= Peter Serry =

Kenyan footballer (1973–2009)

Peter Serry (13 February 1973 – 28 January 2009) was a Kenyan football player, coach and administrator.

As a youth player Serry played for Mathare Youth Sports Association (MYSA), which operates in the Mathare slum in Nairobi. Among other achievements, he was part of the team that won the U13 category at Norway Cup in 1995. Later Serry played in the Kenyan Premier League for Mathare United and KCB.

After footballing career, he served as he was the head coach of Mathare Youth for the 2003–04 season. In that season, Mathare Youth played in the third level, but promoted to the Nationwide League (second level) at the end of the season. Serry, however, moved to the assistant coach position of the premier league team Mathare United for the next season (2004–05). Serry held a UEFA-B Diploma License in Coaching and various other certificates. He also contributed for charity work at the Kakuma refugee camp and Southern Sudan.

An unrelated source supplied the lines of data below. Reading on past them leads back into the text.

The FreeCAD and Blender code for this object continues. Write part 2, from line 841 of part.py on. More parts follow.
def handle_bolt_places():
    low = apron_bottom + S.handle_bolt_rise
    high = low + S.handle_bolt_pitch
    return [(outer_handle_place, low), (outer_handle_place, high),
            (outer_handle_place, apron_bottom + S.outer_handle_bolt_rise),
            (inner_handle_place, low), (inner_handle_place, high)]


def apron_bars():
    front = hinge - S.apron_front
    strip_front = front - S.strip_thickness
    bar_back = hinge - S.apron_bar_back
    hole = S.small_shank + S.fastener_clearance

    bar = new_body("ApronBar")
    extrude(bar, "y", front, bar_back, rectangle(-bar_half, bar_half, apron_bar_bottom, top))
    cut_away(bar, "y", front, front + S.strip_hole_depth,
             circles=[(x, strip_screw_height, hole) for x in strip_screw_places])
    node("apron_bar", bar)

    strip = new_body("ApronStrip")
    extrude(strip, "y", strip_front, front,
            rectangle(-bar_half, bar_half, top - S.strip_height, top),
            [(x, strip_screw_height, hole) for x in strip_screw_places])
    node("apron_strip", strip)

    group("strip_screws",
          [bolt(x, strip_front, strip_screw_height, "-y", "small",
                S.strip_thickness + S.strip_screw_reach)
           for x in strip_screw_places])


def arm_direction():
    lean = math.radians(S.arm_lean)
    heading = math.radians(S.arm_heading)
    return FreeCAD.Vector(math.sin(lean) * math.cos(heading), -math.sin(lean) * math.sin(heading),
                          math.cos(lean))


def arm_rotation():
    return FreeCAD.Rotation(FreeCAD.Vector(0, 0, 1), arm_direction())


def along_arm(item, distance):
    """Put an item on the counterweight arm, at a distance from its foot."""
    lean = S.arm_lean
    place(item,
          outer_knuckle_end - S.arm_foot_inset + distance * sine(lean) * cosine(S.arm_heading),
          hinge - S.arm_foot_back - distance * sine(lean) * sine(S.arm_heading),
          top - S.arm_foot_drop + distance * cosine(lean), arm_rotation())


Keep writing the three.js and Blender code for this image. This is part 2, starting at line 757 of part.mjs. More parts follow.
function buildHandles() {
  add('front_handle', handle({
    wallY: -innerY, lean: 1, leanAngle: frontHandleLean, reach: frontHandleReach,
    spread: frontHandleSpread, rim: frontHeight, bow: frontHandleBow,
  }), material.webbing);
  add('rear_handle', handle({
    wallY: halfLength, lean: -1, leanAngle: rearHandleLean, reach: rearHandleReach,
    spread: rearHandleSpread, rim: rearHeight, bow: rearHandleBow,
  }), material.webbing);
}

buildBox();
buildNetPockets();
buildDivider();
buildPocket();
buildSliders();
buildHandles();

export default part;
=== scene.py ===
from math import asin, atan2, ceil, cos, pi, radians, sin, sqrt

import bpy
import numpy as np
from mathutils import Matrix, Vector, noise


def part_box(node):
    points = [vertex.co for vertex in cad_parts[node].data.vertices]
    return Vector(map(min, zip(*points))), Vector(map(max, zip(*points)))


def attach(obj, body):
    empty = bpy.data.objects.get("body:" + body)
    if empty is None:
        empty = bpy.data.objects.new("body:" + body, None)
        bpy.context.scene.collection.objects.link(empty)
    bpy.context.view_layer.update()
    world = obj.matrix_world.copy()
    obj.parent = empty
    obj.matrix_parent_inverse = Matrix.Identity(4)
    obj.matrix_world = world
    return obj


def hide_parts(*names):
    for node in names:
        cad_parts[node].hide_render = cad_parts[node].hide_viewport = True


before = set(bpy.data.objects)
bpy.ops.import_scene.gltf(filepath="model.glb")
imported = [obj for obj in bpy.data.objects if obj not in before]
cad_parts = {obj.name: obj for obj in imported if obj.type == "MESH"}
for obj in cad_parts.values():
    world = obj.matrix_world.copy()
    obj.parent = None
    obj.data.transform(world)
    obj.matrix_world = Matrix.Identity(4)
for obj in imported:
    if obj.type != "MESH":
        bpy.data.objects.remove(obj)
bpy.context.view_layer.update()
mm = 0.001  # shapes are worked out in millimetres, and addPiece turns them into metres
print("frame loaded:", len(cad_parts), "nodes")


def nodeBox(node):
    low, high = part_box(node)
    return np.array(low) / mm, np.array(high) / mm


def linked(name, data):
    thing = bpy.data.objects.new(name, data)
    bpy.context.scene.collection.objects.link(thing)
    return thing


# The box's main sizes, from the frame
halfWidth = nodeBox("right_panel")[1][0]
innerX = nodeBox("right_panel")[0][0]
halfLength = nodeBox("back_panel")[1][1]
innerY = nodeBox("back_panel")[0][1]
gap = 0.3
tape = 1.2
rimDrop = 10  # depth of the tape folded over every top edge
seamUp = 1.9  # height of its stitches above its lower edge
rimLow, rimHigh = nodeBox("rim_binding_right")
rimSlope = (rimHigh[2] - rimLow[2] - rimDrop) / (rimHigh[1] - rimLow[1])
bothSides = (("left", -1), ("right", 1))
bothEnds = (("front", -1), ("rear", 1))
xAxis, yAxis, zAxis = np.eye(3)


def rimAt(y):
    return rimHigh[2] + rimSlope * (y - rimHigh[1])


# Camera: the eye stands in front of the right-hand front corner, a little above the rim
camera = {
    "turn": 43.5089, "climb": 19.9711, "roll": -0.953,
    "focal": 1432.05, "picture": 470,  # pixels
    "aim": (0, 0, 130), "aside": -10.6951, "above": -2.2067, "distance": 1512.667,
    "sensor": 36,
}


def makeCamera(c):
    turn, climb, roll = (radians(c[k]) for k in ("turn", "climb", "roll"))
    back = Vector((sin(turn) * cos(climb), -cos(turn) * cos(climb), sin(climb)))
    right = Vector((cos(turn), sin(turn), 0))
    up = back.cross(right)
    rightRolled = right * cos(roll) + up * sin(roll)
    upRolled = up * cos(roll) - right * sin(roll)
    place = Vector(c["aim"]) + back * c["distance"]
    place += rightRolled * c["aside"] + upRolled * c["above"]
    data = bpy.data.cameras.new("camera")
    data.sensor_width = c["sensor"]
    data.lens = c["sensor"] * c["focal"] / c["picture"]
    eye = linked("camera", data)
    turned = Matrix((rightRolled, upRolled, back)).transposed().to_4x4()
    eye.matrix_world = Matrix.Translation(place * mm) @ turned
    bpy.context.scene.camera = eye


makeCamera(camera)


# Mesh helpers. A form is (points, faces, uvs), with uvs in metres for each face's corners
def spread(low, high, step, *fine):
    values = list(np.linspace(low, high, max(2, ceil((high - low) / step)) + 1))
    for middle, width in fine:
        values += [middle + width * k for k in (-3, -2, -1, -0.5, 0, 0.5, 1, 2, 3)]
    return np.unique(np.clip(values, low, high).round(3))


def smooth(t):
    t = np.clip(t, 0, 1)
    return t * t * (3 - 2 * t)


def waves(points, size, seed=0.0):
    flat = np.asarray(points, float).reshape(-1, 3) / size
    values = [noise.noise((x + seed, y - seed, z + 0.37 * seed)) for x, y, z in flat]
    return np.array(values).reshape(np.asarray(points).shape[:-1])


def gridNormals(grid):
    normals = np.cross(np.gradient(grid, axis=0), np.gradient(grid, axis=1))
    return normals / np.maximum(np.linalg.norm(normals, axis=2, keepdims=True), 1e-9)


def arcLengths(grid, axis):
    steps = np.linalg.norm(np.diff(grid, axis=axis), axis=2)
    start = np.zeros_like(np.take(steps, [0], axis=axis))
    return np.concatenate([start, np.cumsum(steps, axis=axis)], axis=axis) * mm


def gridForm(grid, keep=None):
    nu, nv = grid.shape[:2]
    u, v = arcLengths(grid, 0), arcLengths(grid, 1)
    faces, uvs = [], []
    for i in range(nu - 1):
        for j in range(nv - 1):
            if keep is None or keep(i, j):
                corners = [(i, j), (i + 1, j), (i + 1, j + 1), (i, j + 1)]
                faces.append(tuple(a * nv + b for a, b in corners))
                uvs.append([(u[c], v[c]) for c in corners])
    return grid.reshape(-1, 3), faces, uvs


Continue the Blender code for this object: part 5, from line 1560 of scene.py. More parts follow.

He was the chairman of Mathare Youth from 2004 to 2006, during which time the team promoted to the Premier League, where its sister team Mathare United already played. Serry also held various administrative positions at MYSA, being its managing director between 2002 and 2006.

In 2008, he was appointed the CEO of Tusker FC replacing Patrick Naggi who became the technical director of Football Kenya Limited. The same year Serry was part of the coaching team of the Kenya national team but was dismissed only shortly before his death alongside head coach Francis Kimanzi in January 2009.

Serry died in the 2009 Nakumatt supermarket fire in Nairobi on 28 January 2009, aged 35. He was accompanied by Tusker FC Coach James Nandwa, who escaped alive. Serry left a widow and three children.